Petite lumière - vite éteinte - dans le coeur de Pinto, sa rencontre avec une jeune militante trouvera son éphemère prolongement dans la solidarité de la banlieue. Et, quand Pinto pourrait croire en un lendemain meilleur, ce matin-là lui rappelle que l’espérance ne se cueille pas.

Après avoir ri des infortunes de Pinto, le spectateur comprendra t-il que cette espérance-là se conquiert ?

Note d'intention

FAKING A LIVING - (un semblant de vie)

FAKING A LIVING est un pari sur le cinéma muet. La plupart des films de Chaplin ne demeurent-ils pas d’une étonnante actualité ? Mais, pour que ce cinéma muet retrouve les faveurs du public - et en cela, « L’Artiste » de Michel Hazanavicius n’y est pas parvenu en dépit de son succès planétaire -, il faut inscrire récit et personnages dans notre contexte et, sans avoir à renier la pantomime qui caractérisait alors le jeu de l’acteur, ajuster celle-ci à la dramaturgie actuelle.

Hommage à Chaplin, FAKING A LIVING l’est à plusieurs niveaux :

- Le titre d’abord, clin d’oeil à celui de son tout premier film, “Making a Living” dont c'était en 2014 le centenaire.

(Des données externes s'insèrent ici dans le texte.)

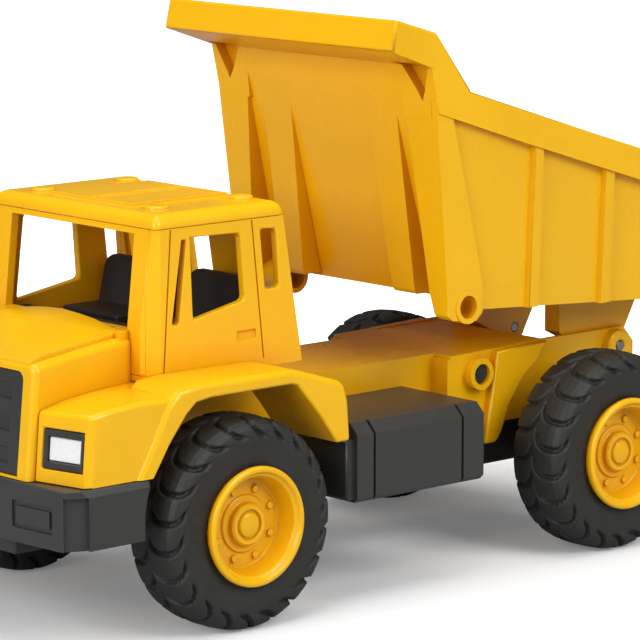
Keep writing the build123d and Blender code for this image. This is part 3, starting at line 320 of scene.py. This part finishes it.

- Le titre encore qui, dans sa traduction française – feindre sa vie – fait écho à celui de Chaplin – gagner sa vie – en distinguant son siècle du nôtre : jadis les fraternités actives de la misère, aujourd’hui les solitudes passives de la pauvreté.

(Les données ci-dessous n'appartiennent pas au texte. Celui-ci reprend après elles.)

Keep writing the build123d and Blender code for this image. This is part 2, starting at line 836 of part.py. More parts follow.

- Le contexte, ensuite : opprimés et oppresseurs des films de Chaplin étaient tous blancs. Ceux de FAKING A LIVING renvoient au multiculturalisme contraint né des migrations économiques. Mais, le message reste identique : la solidarité des hommes demeure le plus souvent une utopie.

- La morale, enfin : les films de Chaplin font l’éloge du courage et de la ténacité de l’individu, vertus selon lui nécessaires pour qui veut s’arracher à sa précarité. 

FAKING A LIVING donne à s’interroger sur l’individualisation des comportements induits par les technologies modernes. A cet égard, le film comporte un clin d’oeil historique : une séquence montre deux militants pour le droit au logement dont l’un rappelle curieusement l’Abbé Pierre. Or, non content d’être l’année du centenaire du premier Charlot, 2014 fêtait tristement le soixantième anniversaire de l’appel de l’Abbé Pierre. Et le plus gros donateur fut... un certain Charlie Chaplin. Qui eut ces mots pour justifier son geste : “Je ne donne rien, je rends ce qui appartient au vagabond que j’ai été et que j’ai incarné”.

FAKING A LIVING est ma geste de reconnaissance à l’égard d’un artiste unique et exceptionnel dont l’oeuvre et la vie n’ont cessé d’inspirer ma réflexion et mon travail. Né pauvre d’une famille d’artistes juifs ayant fui le nazisme, ma surdité a enfermé mon enfance et une bonne part de ma jeunesse dans la magie du muet et j’y ai puisé la jubilation du mime, du danseur, du clown, du marionnettiste, de l’acteur et du réalisateur que j’ai été tour à tour !

FAKING A LIVING se veut donc la rencontre opportunément moderne du rire et de la solidarité : son héros, un modeste employé sourd du secteur tertiaire rendu quelque peu paranoïaque par le climat d’insécurité entretenu par les jeunes occupants de son hall d’immeuble, va découvrir qu’il peut exister de formidables fraternités le temps d’un douloureux incident !

FAKING A LIVING est aussi un pari sur l’exemplarité. La mienne en l’occurrence, pour que les sourds cessent de se voir avec les yeux désolés d’un monde qui interprète absurdement leur rage d’être et d’exister comme autant d’appels à la compassion. Ces sourds qui, tout au long d’une histoire faite d’interdits, se sont construits une culture à coups de Charlot.